Pain management in older adults can be complicated after a fragility fracture. According to Aubrun and Marmion (2007), given the likely comorbidities and increased sensitivities to opioids, the usage of multiple approaches to treating pain should be utilized. Acetaminophen, ibuprofen, and naproxen are commonly used for mild to moderate back pain due to compression fracture. Back bracing and back strengthening exercises are also recommended. For severe pain, opioids are used. Clinicians should use the World Health Organization (2007) pain ladder when treating pain in vertebral compression fracture. Opioids may induce sedation, cognitive impairment, delirium, and falls in older adults due to increased cerebral sensitivity to them. There is no difference in cognitive effects for fentanyl, morphine, or hydromorphone. If pain does not subside, studies show that calcitonin added to the regimen assists in pain relief (Blau & Hoehns, 2003). Kyphoplasty is also effective in relieving vertebral compression fracture pain.

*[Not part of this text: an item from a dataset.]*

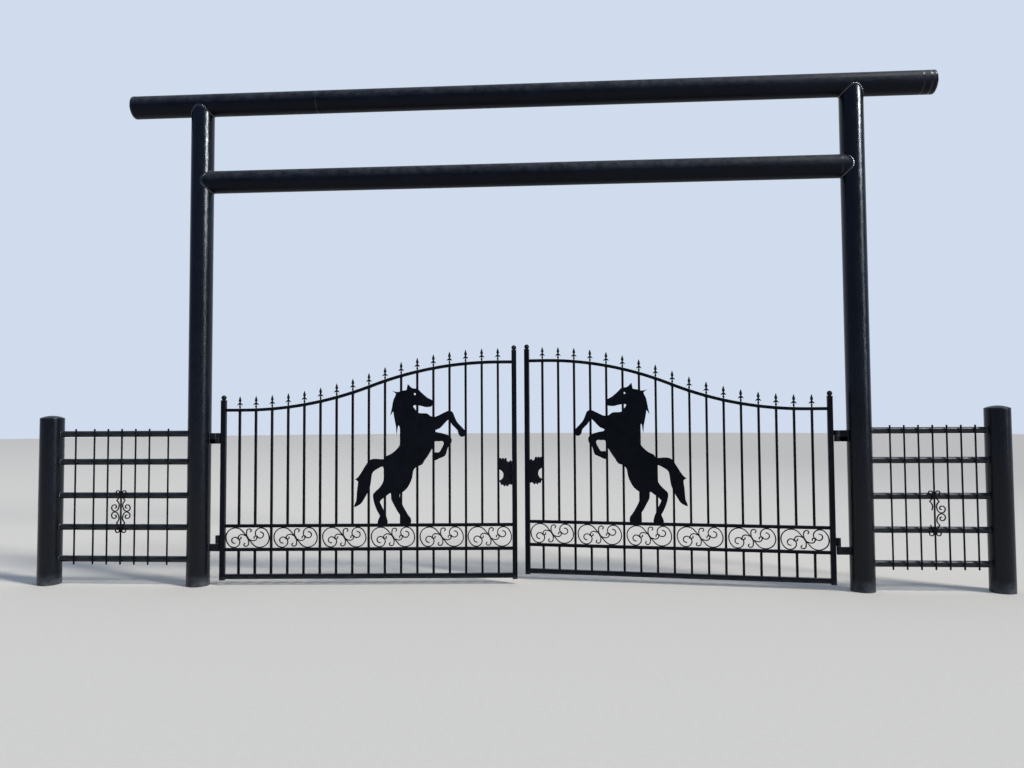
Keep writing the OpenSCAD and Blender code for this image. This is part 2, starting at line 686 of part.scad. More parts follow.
on_right_leaf() stile_caps(1);  // right_stile_caps
on_right_leaf() top_rail(1);  // right_top_rail
on_right_leaf() band_rails(1);  // right_band_rails
on_right_leaf() bottom_rail(1);  // right_bottom_rail
on_right_leaf() pickets(1);  // right_pickets
on_right_leaf() lower_pickets(1);  // right_lower_pickets
on_right_leaf() finials(1);  // right_finials
on_right_leaf() scrolls(1);  // right_scrolls
on_right_leaf() horse(1);  // right_horse
on_right_leaf() lock_plate(1);  // right_lock_plate
on_right_leaf() hinge_barrels();  // right_hinge_barrels
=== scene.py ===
from math import asin, cos, degrees, pi, radians, sin, sqrt

import bmesh
import bpy
from mathutils import Matrix, Vector, noise


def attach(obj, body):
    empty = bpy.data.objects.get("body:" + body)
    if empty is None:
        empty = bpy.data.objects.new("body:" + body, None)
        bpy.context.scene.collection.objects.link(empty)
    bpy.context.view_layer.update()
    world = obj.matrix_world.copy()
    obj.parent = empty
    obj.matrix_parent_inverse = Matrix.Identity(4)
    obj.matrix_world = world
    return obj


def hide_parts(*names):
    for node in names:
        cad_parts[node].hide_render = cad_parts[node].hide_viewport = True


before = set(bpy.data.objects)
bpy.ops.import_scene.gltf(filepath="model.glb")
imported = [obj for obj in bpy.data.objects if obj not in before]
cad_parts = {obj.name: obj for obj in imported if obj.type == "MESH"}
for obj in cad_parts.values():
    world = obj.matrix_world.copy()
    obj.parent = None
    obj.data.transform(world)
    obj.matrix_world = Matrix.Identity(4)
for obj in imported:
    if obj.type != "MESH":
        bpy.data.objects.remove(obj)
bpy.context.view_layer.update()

# Tall posts: two lengths of 219 mm steel pipe, sawn to a saddle at the top and set under the header.
# The pipe is brushed with black enamel: the brush leaves long upright marks that break up the light, and the
# foot is splashed by rain.
post_spacing = 6.315
pipe_r = 0.10955
header_z = 4.75
bite = 0.003  # how far a coped end runs into the pipe that it is welded to


def linear(code):
    """The linear colour of an sRGB hex code."""
    parts = [int(code[i : i + 2], 16) / 255 for i in (1, 3, 5)]
    return [p / 12.92 if p <= 0.04045 else ((p + 0.055) / 1.055) ** 2.4 for p in parts] + [1]


def add(tree, kind, inputs=None, settings=None):
    """Adds one shader node, with a value or a link for each input that is named, and its settings."""
    node = tree.nodes.new("ShaderNode" + kind)
    for name, value in (settings or {}).items():
        setattr(node, name, value)
    for name, value in (inputs or {}).items():
        if isinstance(value, bpy.types.NodeSocket):
            tree.links.new(value, node.inputs[name])
        else:
            node.inputs[name].default_value = value
    return node


def bare_tree(owner):
    """Empties the node tree of a material or of the world, and gives it back."""
    owner.use_nodes = True
    owner.node_tree.nodes.clear()
    return owner.node_tree


def black_enamel(name, dark, pale, marks, depth, sheen, gloss, dust_and_top_light=0.0, rust=0.0, splash=0.0):
    """Black enamel on steel. dark and pale are the ends of its colour; marks is how many brush marks a metre it has
    along X, Y and Z, and depth how deep they are; sheen is the range of its roughness and gloss its specular level;
    the amount of dust is how much grey is painted on what faces up: dust lying there, and also a painted paler sheen
    of the light that falls from above; rust shows through in specks, and splash is how high rain has thrown dirt."""
    material = bpy.data.materials.new(name)
    tree = bare_tree(material)
    colours = {"data_type": "RGBA"}  # a Mix node of colours: its factor goes in input 0, the colours in 6 and 7
    times_plus = {"operation": "MULTIPLY_ADD"}  # input 0 times input 1, plus input 2
    where = add(tree, "TexCoord")
    spot = where.outputs["Object"]
    along = add(tree, "Mapping", {"Vector": spot, "Scale": marks})
    brush = add(tree, "TexNoise", {"Vector": along.outputs[0], "Scale": 1.0, "Detail": 3.0, "Roughness": 0.6})
    # Patches about 400 mm across, where a second coat went on, and orange peel 5 mm across
    patch = add(tree, "TexNoise", {"Vector": spot, "Scale": 2.5, "Detail": 4.0})
    peel = add(tree, "TexNoise", {"Vector": spot, "Scale": 200.0, "Detail": 1.0})
    # Brush marks and patches count about the same in the colour and in the roughness
    brushed = add(tree, "Math", {0: brush.outputs[0], 1: 0.55, 2: 0.0}, times_plus)
    both = add(tree, "Math", {0: patch.outputs[0], 1: 0.45, 2: brushed.outputs[0]}, times_plus).outputs[0]
    tone = add(tree, "MapRange", {"Value": both, "From Min": 0.36, "From Max": 0.64}).outputs[0]
    colour = add(tree, "Mix", {0: tone, 6: linear(dark), 7: linear(pale)}, colours).outputs[2]
    rough = add(tree, "MapRange", {
        "Value": both, "From Min": 0.34, "From Max": 0.66, "To Min": sheen[0], "To Max": sheen[1]}).outputs[0]
    # Specks 12 mm across where rust comes through the coat
    if rust:
        fleck = add(tree, "TexNoise", {"Vector": spot, "Scale": 80.0, "Detail": 5.0, "Roughness": 0.65})
        spread = add(tree, "Math", {0: patch.outputs[0], 1: 0.35, 2: fleck.outputs[0]}, times_plus)
        shown = add(tree, "MapRange", {
            "Value": spread.outputs[0], "From Min": 0.92 - rust, "From Max": 0.98 - rust, "To Max": 0.8}).outputs[0]
        colour = add(tree, "Mix", {0: shown, 6: colour, 7: linear("#3d2417")}, colours).outputs[2]
        rough = add(tree, "Math", {0: shown, 1: 0.35, 2: rough}, {**times_plus, "use_clamp": True}).outputs[0]
    # Dust on what faces up, and rain splash near the ground, both broken up by a 60 mm cloud. The grey on what faces up
    # is also a painted paler sheen of the light from above, not only dust.
    top_cloud = add(tree, "TexNoise", {"Vector": spot, "Scale": 16.0, "Detail": 6.0, "Roughness": 0.6})
    up = add(tree, "SeparateXYZ", {0: where.outputs["Normal"]})
    dirt_and_top_light = add(tree, "MapRange", {
        "Value": up.outputs[2], "From Min": -0.1, "From Max": 1.0, "To Max": dust_and_top_light}).outputs[0]
    if splash:
        high = add(tree, "SeparateXYZ", {0: spot})
        foot = add(tree, "MapRange", {
            "Value": high.outputs[2], "From Min": 0.0, "From Max": splash, "To Min": 0.55, "To Max": 0.0}).outputs[0]
        dirt_and_top_light = add(tree, "Math", {0: dirt_and_top_light, 1: foot}, {"operation": "MAXIMUM"}).outputs[0]
    cloud = add(tree, "MapRange", {
        "Value": top_cloud.outputs[0], "From Min": 0.35, "From Max": 0.65, "To Min": 0.25}).outputs[0]
    painted_top_light_and_dirt = add(tree, "Math", {0: dirt_and_top_light, 1: cloud}, {"operation": "MULTIPLY"}).outputs[0]
    colour = add(tree, "Mix", {0: painted_top_light_and_dirt, 6: colour, 7: linear("#676a6b")}, colours).outputs[2]
    rough = add(tree, "Math", {0: painted_top_light_and_dirt, 1: 0.5, 2: rough}, {**times_plus, "use_clamp": True}).outputs[0]
    fine = add(tree, "Bump", {"Strength": 1.0, "Distance": 0.00006, "Height": peel.outputs[0]})
    relief = add(tree, "Bump", {
        "Strength": 1.0, "Distance": depth, "Height": brush.outputs[0], "Normal": fine.outputs[0]})
    coat = add(tree, "BsdfPrincipled", {
        "Base Color": colour, "Roughness": rough, "Specular IOR Level": gloss, "IOR": 1.5, "Normal": relief.outputs[0]})
    add(tree, "OutputMaterial", {"Surface": coat.outputs[0]})
    return material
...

Pharmacologic prophylaxis for venous thromboembolism should be undertaken postoperatively for all patients with a hip fracture. Presently there is no consensus on the best agent to use. Studies have shown that fondaparinux or low-molecular weight heparin for 28 to 35 days after surgery are effective (Fisher et al., 2013). Warfarin is an alternative reasonable choice for therapy and is often used in patients who were taking warfarin prior to fracture. Direct thrombin inhibitors (dabigatran) and factor Xa inhibitors (rivaroxaban) are newer oral anticoagulants. However, there is no strong evidence with regard to their use in patients with fragility fractures around the hip. They do not require laboratory monitoring and can be administered in a fixed dose, but their disadvantage is that they do not have an antagonist to reverse their pharmacologic effect (Ktistakis et al., 2017). Pneumatic compression devices or foot impulse technology and thromboembolic stockings are recommended as mechanical means of thromboprophylaxis.

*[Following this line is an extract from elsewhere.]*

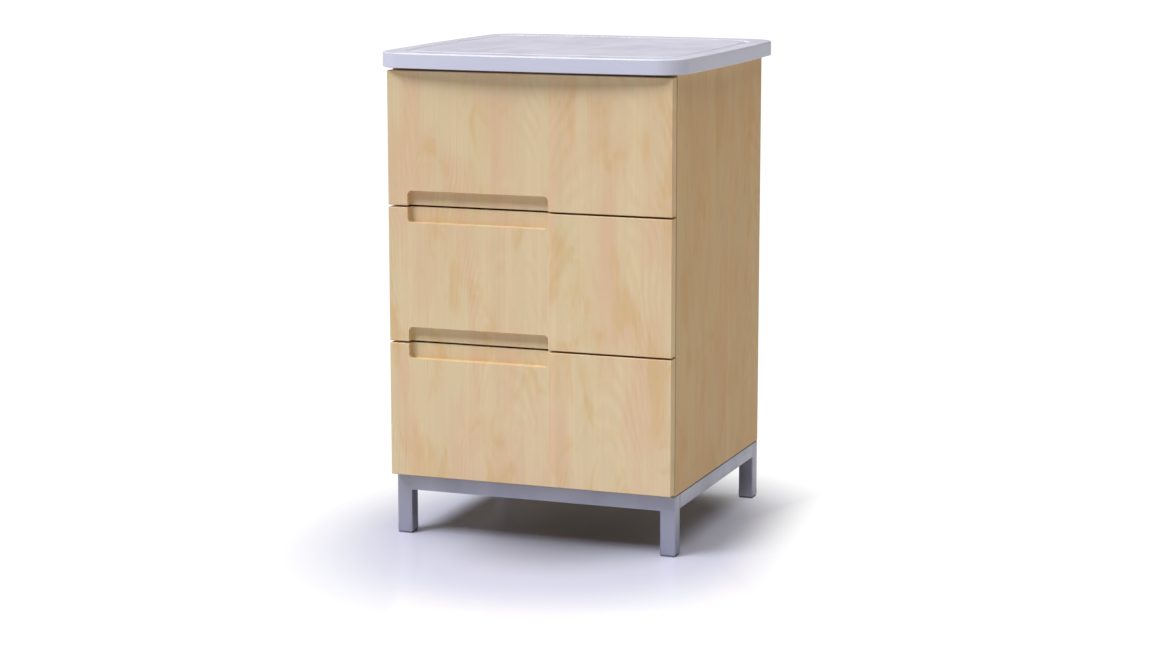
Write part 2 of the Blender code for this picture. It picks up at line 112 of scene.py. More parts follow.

Home healthcare providers care for an aging patient population with diverse conditions and multiple medications that can increase their risk of osteoporosis. BMD in addition to an evaluation of clinical risk factors are necessary to diagnose osteoporosis; DEXA and FRAX are the tools available. Undertreatment of osteoporosis is common among community dwelling older adults. Lack of patient adherence and insufficient physician prescription of medications are common. There are a wide array of osteoporosis medications and patients need education about their use. With the growing number of older adults in the population, increasing numbers will be vulnerable to osteoporosis and fragility fracture. Home healthcare providers need to be proactive to assess the aging population and assist in their treatment of this common disorder. Home healthcare clinicians are key members of the interdisciplinary care team in the recovery of patients with fragility fracture.